I came across this YouTube Video: https://www.youtube.com/watch?v=oLxHC-ZvMF8&ab_channel=RickTaylor  .  Does anyone know if the plans for the engine in the video are available.  I would like to purchase a set of the plans.  I tried to contact the person who posted the video but no luck at all.  
Thanks in advance,
Rich


----------



## Brian Rupnow (Nov 7, 2022)

That engine was designed by Phillip Duclos and is in one of the books he published, and is called a six cycle engine. Do a web search using his name---if you can't come up with plans, I will send you the correct name and i.s.b.n. number of the book.---Brian rupnow


----------



## ibrich (Nov 13, 2022)

Thank you so much for your help.
Rich


----------



## ibrich (Nov 13, 2022)

Hello Brian, on second thought please post the book's title and isbn.
Thanks again,
Rich


----------



## Gordon (Nov 15, 2022)

The Shop Wisdom of Philip Duclos

The shop wisdom of Philip Duclos: Duclos, Philip: 9780941653046: Amazon.com: Books


----------



## ibrich (Nov 16, 2022)

Thank you again.  I did not realize that engine was in shop wisdom.


----------



## Wheat47 (Nov 16, 2022)

Brian Rupnow said:


> That engine was designed by Phillip Duclos and is in one of the books he published, and is called a six cycle engine. Do a web search using his name---if you can't come up with plans, I will send you the correct name and i.s.b.n. number of the book.---Brian rupnow


I'm interested in that planetary clutch.  I can see lots of uses for that.


----------



## Brian Rupnow (Nov 17, 2022)

My Philip Duclos book has nothing about a planetary clutch in it.


----------



## Wheat47 (Nov 17, 2022)

Brian Rupnow said:


> My Philip Duclos book has nothing about a planetary clutch in it.

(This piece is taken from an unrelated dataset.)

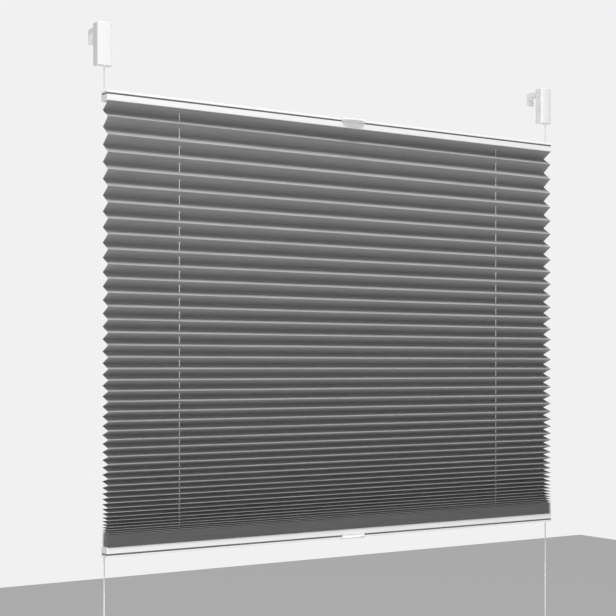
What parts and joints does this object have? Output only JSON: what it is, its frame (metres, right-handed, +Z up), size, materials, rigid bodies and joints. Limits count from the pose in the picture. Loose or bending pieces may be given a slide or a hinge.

I looked them up on google.  There are a lot of them available.  Some of the smaller ones
were fairly reasonable.  Might have to build something just so I can use one!!!


----------



## popnrattle (Nov 18, 2022)

This engine resembles the Duclos engine in that it has the crank pin connecting the 2 flywheels together style(ala Harley Davidson) but that is about it. I did the overhead valve here and Philip's engine did the valve cage design.
 My design is a 4-cycle but wouldn't take much to make it a 6-cycle. The 6-cycle is to help aid in cooling but have had no issues with over-heating even when under load and with a load, as with the miniature ice-cream making video, I needed more power impulses a 4cycle provides.
    I haven't had time to do individual drawings for the intent of publishing and have moved on to other projects(clocks). Maybe in the future when I retire from the "9-5" grind and work-down the honey-do list I'll take the time to make individual paper sketches.
About the closest thing to individual sketches is the 3-D Inventor vid showing most of the individual parts in an assembly that might give some insight to my design. Later, Rick.


----------